What is asked.
Write out the data again in full, exactly as it reads.

┌────────

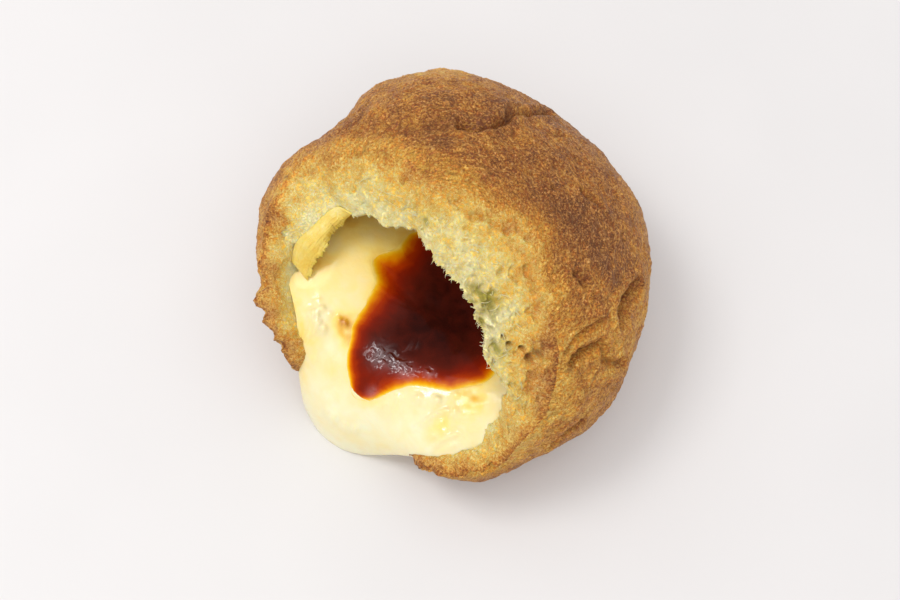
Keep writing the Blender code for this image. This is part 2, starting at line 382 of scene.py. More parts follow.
def bumped(tree, height, strength, distance):
    """The surface's normal, tilted by a height that is this distance in metres from 0 to 1."""
    inputs = {"Height": height, "Strength": strength, "Distance": distance}
    return add(tree, "ShaderNodeBump", inputs).outputs["Normal"]


def finish_named(name):
    """A new material with its tree, its Principled shader and the points' Object coordinates."""
    made = bpy.data.materials.new(name)
    made.use_nodes = True
    tree = made.node_tree
    return made, tree, tree.nodes["Principled BSDF"], add(tree, "ShaderNodeTexCoord").outputs["Object"]


def set_sockets(shader, values, **linked):
    """Sets the shader's sockets by name: values are the same all over the piece, linked ones vary over it."""
    for socket, value in values.items():
        shader.inputs[socket].default_value = value
    for socket, output in linked.items():
        shader.id_data.links.new(output, shader.inputs[socket.replace("_", " ")])


print("cream, as light:", [round(part, 2) for part in linear("#f3ebba")])


# %% [markdown]
# ## Baked choux
# Choux is flour, butter and eggs, piped and baked until its skin dries and browns. Its crust is fibrous: the
# skin stretched as it rose and cracked into fine streaks, paler on the crests, partly as drier dough and partly
# as painted highlight, and browner between them. Inside, where it is torn, it is a moist, pale yellow web of
# bubbles that lets light in. One material serves both, because one turns into the other: the points say how
# toasted and how open the dough is.

# %% The choux material
FIBRE, CURL, SPECK = 1.15, 1.2, 0.5  # mm: a streak of crust, a curl of torn crumb, the finest grain

choux, tree, shader, place = finish_named("baked_choux_pastry")
toast = stored(tree, "toast")
shade_and_freckles = stored(tree, "shade_and_freckles")
open_crumb = stored(tree, "open")
olive_shade = stored(tree, "olive_shade")
flow = stored(tree, "flow", "Vector")

fibre = grain_of(tree, flow, FIBRE, 3.0, 0.65, 1.2)
curl = grain_of(tree, place, CURL * MM, 3.0, 0.6, 2.0)
speck = grain_of(tree, place, SPECK * MM, 2.0, 0.7)
grain = add(tree, "ShaderNodeMix", {0: open_crumb, 2: fibre, 3: curl}).outputs[0]
# A fibre lies wherever the grain passes its middle value: the nearer to it, the higher and the paler, partly as
# drier dough and partly as a painted highlight on the crest.
off_middle = arithmetic(tree, "SUBTRACT", grain, 0.5)
off_middle = arithmetic(tree, "ABSOLUTE", off_middle)
thread = spread(tree, off_middle, 0.0, 0.07, 1.0, 0.0)
crest_lightening = arithmetic(tree, "MULTIPLY", thread, 0.27)
fine = spread(tree, speck, 0.32, 0.68, -0.12, 0.27)
crusty = spread(tree, open_crumb, 0.0, 1.0, 1.0, 0.4)
fine = arithmetic(tree, "MULTIPLY", fine, crusty)
browned = arithmetic(tree, "SUBTRACT", toast, crest_lightening)
browned = arithmetic(tree, "ADD", browned, fine)
dough = coloured(
    tree, browned,
    (0.0, "#fdf0b8"), (0.14, "#f9e38c"), (0.28, "#f1cd60"), (0.42, "#e5ac38"), (0.56, "#d18b26"),
    (0.7, "#b26c1a"), (0.84, "#8f4e10"), (1.0, "#643208"),
)
# Crests and fine flecks also get a painted highlight and sheen: oat-tan on the crust, cream on the crumb.
fleck_glint = spread(tree, speck, 0.42, 0.3, 0.0, 0.6)
fleck_glint = arithmetic(tree, "MULTIPLY", fleck_glint, crusty)
crest_sheen = arithmetic(tree, "MULTIPLY", thread, 0.22)
painted_highlight = arithmetic(tree, "ADD", crest_sheen, fleck_glint, use_clamp=True)
highlight_colour = blended(tree, open_crumb, linear("#dcae74"), linear("#fdf0c2"))
dough = blended(tree, painted_highlight, dough, highlight_colour)
# Painted shade: the thin skin beside the lip and the bubble bowls near it turn dark olive.
dough = blended(tree, olive_shade, dough, linear("#9a8f22"))
# Painted shade darkens creases, slits and pits; scattered freckles of darker browning share this mix.
dough = blended(tree, shade_and_freckles, dough, linear("#6e3508"))

height = add(tree, "ShaderNodeMix", {0: 0.45, 2: thread, 3: speck}).outputs[0]
bump = bumped(tree, height, 1.0, 0.34 * MM)
glow = spread(tree, open_crumb, 0.0, 1.0, 0.03, 0.4)
set_sockets(shader, {
    "Roughness": 0.45, "IOR": 1.36, "Sheen Weight": 0.08, "Sheen Roughness": 0.5, "Sheen Tint": linear("#e9cda2"),
    "Subsurface Radius": (1.0, 0.65, 0.25), "Subsurface Scale": 0.9 * MM,
}, Base_Color=dough, Normal=bump, Subsurface_Weight=glow)
print("baked choux:", len(tree.nodes), "nodes")

# %% [markdown]
# ## The bun's inner skin
# The dough that lined the hollow set against steam, not air, so it is smooth, damp and deep yellow, and so
# thin that light comes through it. It needs far less bump than the crumb, and more light under its surface.

# %% The inner skin's material
STREAK = 1.1  # mm between the skin's faint stretch lines

skin_dough, tree, shader, place = finish_named("steamed_choux_skin")
toast = stored(tree, "toast")
streaks = grain_of(tree, place, STREAK * MM, 3.0, 0.6, 1.0)
drift = spread(tree, streaks, 0.3, 0.7, -0.12, 0.12)
tint = arithmetic(tree, "ADD", toast, drift)
yellow = coloured(
    tree, tint,
    (0.0, "#eedd9c"), (0.35, "#e8c962"), (0.65, "#dcb43e"), (1.0, "#c79a2c"),
)
bump = bumped(tree, streaks, 0.5, 0.2 * MM)
set_sockets(shader, {
    "Roughness": 0.45, "IOR": 1.4,
    "Subsurface Weight": 0.5, "Subsurface Radius": (1.0, 0.7, 0.2), "Subsurface Scale": 1.0 * MM,
}, Base_Color=yellow, Normal=bump)
print("inner skin:", len(tree.nodes), "nodes")

# %% [markdown]
# ## Custard
# Pastry cream is egg yolk, milk and starch: smooth, pale yellow, glossy where it is wet. Light goes a few
# millimetres into it, so its edges glow. `amber` says where it is darker yellow: towards the back of the hollow,
# partly its own colour and partly painted shade, in painted shade under the hanging skin's edge, and where the
# caramel has stained it. `wet` says where whey lies on it as a thin clear coat.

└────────

Task solution.
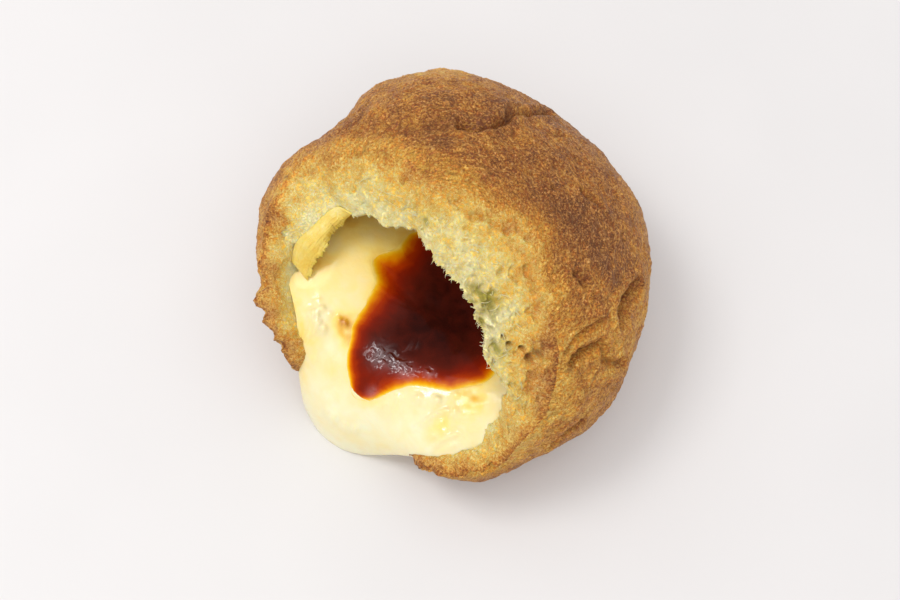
Keep writing the Blender code for this image. This is part 2, starting at line 382 of scene.py. More parts follow.
def bumped(tree, height, strength, distance):
    """The surface's normal, tilted by a height that is this distance in metres from 0 to 1."""
    inputs = {"Height": height, "Strength": strength, "Distance": distance}
    return add(tree, "ShaderNodeBump", inputs).outputs["Normal"]


def finish_named(name):
    """A new material with its tree, its Principled shader and the points' Object coordinates."""
    made = bpy.data.materials.new(name)
    made.use_nodes = True
    tree = made.node_tree
    return made, tree, tree.nodes["Principled BSDF"], add(tree, "ShaderNodeTexCoord").outputs["Object"]


def set_sockets(shader, values, **linked):
    """Sets the shader's sockets by name: values are the same all over the piece, linked ones vary over it."""
    for socket, value in values.items():
        shader.inputs[socket].default_value = value
    for socket, output in linked.items():
        shader.id_data.links.new(output, shader.inputs[socket.replace("_", " ")])


print("cream, as light:", [round(part, 2) for part in linear("#f3ebba")])


# %% [markdown]
# ## Baked choux
# Choux is flour, butter and eggs, piped and baked until its skin dries and browns. Its crust is fibrous: the
# skin stretched as it rose and cracked into fine streaks, paler on the crests, partly as drier dough and partly
# as painted highlight, and browner between them. Inside, where it is torn, it is a moist, pale yellow web of
# bubbles that lets light in. One material serves both, because one turns into the other: the points say how
# toasted and how open the dough is.

# %% The choux material
FIBRE, CURL, SPECK = 1.15, 1.2, 0.5  # mm: a streak of crust, a curl of torn crumb, the finest grain

choux, tree, shader, place = finish_named("baked_choux_pastry")
toast = stored(tree, "toast")
shade_and_freckles = stored(tree, "shade_and_freckles")
open_crumb = stored(tree, "open")
olive_shade = stored(tree, "olive_shade")
flow = stored(tree, "flow", "Vector")

fibre = grain_of(tree, flow, FIBRE, 3.0, 0.65, 1.2)
curl = grain_of(tree, place, CURL * MM, 3.0, 0.6, 2.0)
speck = grain_of(tree, place, SPECK * MM, 2.0, 0.7)
grain = add(tree, "ShaderNodeMix", {0: open_crumb, 2: fibre, 3: curl}).outputs[0]
# A fibre lies wherever the grain passes its middle value: the nearer to it, the higher and the paler, partly as
# drier dough and partly as a painted highlight on the crest.
off_middle = arithmetic(tree, "SUBTRACT", grain, 0.5)
off_middle = arithmetic(tree, "ABSOLUTE", off_middle)
thread = spread(tree, off_middle, 0.0, 0.07, 1.0, 0.0)
crest_lightening = arithmetic(tree, "MULTIPLY", thread, 0.27)
fine = spread(tree, speck, 0.32, 0.68, -0.12, 0.27)
crusty = spread(tree, open_crumb, 0.0, 1.0, 1.0, 0.4)
fine = arithmetic(tree, "MULTIPLY", fine, crusty)
browned = arithmetic(tree, "SUBTRACT", toast, crest_lightening)
browned = arithmetic(tree, "ADD", browned, fine)
dough = coloured(
    tree, browned,
    (0.0, "#fdf0b8"), (0.14, "#f9e38c"), (0.28, "#f1cd60"), (0.42, "#e5ac38"), (0.56, "#d18b26"),
    (0.7, "#b26c1a"), (0.84, "#8f4e10"), (1.0, "#643208"),
)
# Crests and fine flecks also get a painted highlight and sheen: oat-tan on the crust, cream on the crumb.
fleck_glint = spread(tree, speck, 0.42, 0.3, 0.0, 0.6)
fleck_glint = arithmetic(tree, "MULTIPLY", fleck_glint, crusty)
crest_sheen = arithmetic(tree, "MULTIPLY", thread, 0.22)
painted_highlight = arithmetic(tree, "ADD", crest_sheen, fleck_glint, use_clamp=True)
highlight_colour = blended(tree, open_crumb, linear("#dcae74"), linear("#fdf0c2"))
dough = blended(tree, painted_highlight, dough, highlight_colour)
# Painted shade: the thin skin beside the lip and the bubble bowls near it turn dark olive.
dough = blended(tree, olive_shade, dough, linear("#9a8f22"))
# Painted shade darkens creases, slits and pits; scattered freckles of darker browning share this mix.
dough = blended(tree, shade_and_freckles, dough, linear("#6e3508"))

height = add(tree, "ShaderNodeMix", {0: 0.45, 2: thread, 3: speck}).outputs[0]
bump = bumped(tree, height, 1.0, 0.34 * MM)
glow = spread(tree, open_crumb, 0.0, 1.0, 0.03, 0.4)
set_sockets(shader, {
    "Roughness": 0.45, "IOR": 1.36, "Sheen Weight": 0.08, "Sheen Roughness": 0.5, "Sheen Tint": linear("#e9cda2"),
    "Subsurface Radius": (1.0, 0.65, 0.25), "Subsurface Scale": 0.9 * MM,
}, Base_Color=dough, Normal=bump, Subsurface_Weight=glow)
print("baked choux:", len(tree.nodes), "nodes")

# %% [markdown]
# ## The bun's inner skin
# The dough that lined the hollow set against steam, not air, so it is smooth, damp and deep yellow, and so
# thin that light comes through it. It needs far less bump than the crumb, and more light under its surface.

# %% The inner skin's material
STREAK = 1.1  # mm between the skin's faint stretch lines

skin_dough, tree, shader, place = finish_named("steamed_choux_skin")
toast = stored(tree, "toast")
streaks = grain_of(tree, place, STREAK * MM, 3.0, 0.6, 1.0)
drift = spread(tree, streaks, 0.3, 0.7, -0.12, 0.12)
tint = arithmetic(tree, "ADD", toast, drift)
yellow = coloured(
    tree, tint,
    (0.0, "#eedd9c"), (0.35, "#e8c962"), (0.65, "#dcb43e"), (1.0, "#c79a2c"),
)
bump = bumped(tree, streaks, 0.5, 0.2 * MM)
set_sockets(shader, {
    "Roughness": 0.45, "IOR": 1.4,
    "Subsurface Weight": 0.5, "Subsurface Radius": (1.0, 0.7, 0.2), "Subsurface Scale": 1.0 * MM,
}, Base_Color=yellow, Normal=bump)
print("inner skin:", len(tree.nodes), "nodes")

# %% [markdown]
# ## Custard
# Pastry cream is egg yolk, milk and starch: smooth, pale yellow, glossy where it is wet. Light goes a few
# millimetres into it, so its edges glow. `amber` says where it is darker yellow: towards the back of the hollow,
# partly its own colour and partly painted shade, in painted shade under the hanging skin's edge, and where the
# caramel has stained it. `wet` says where whey lies on it as a thin clear coat.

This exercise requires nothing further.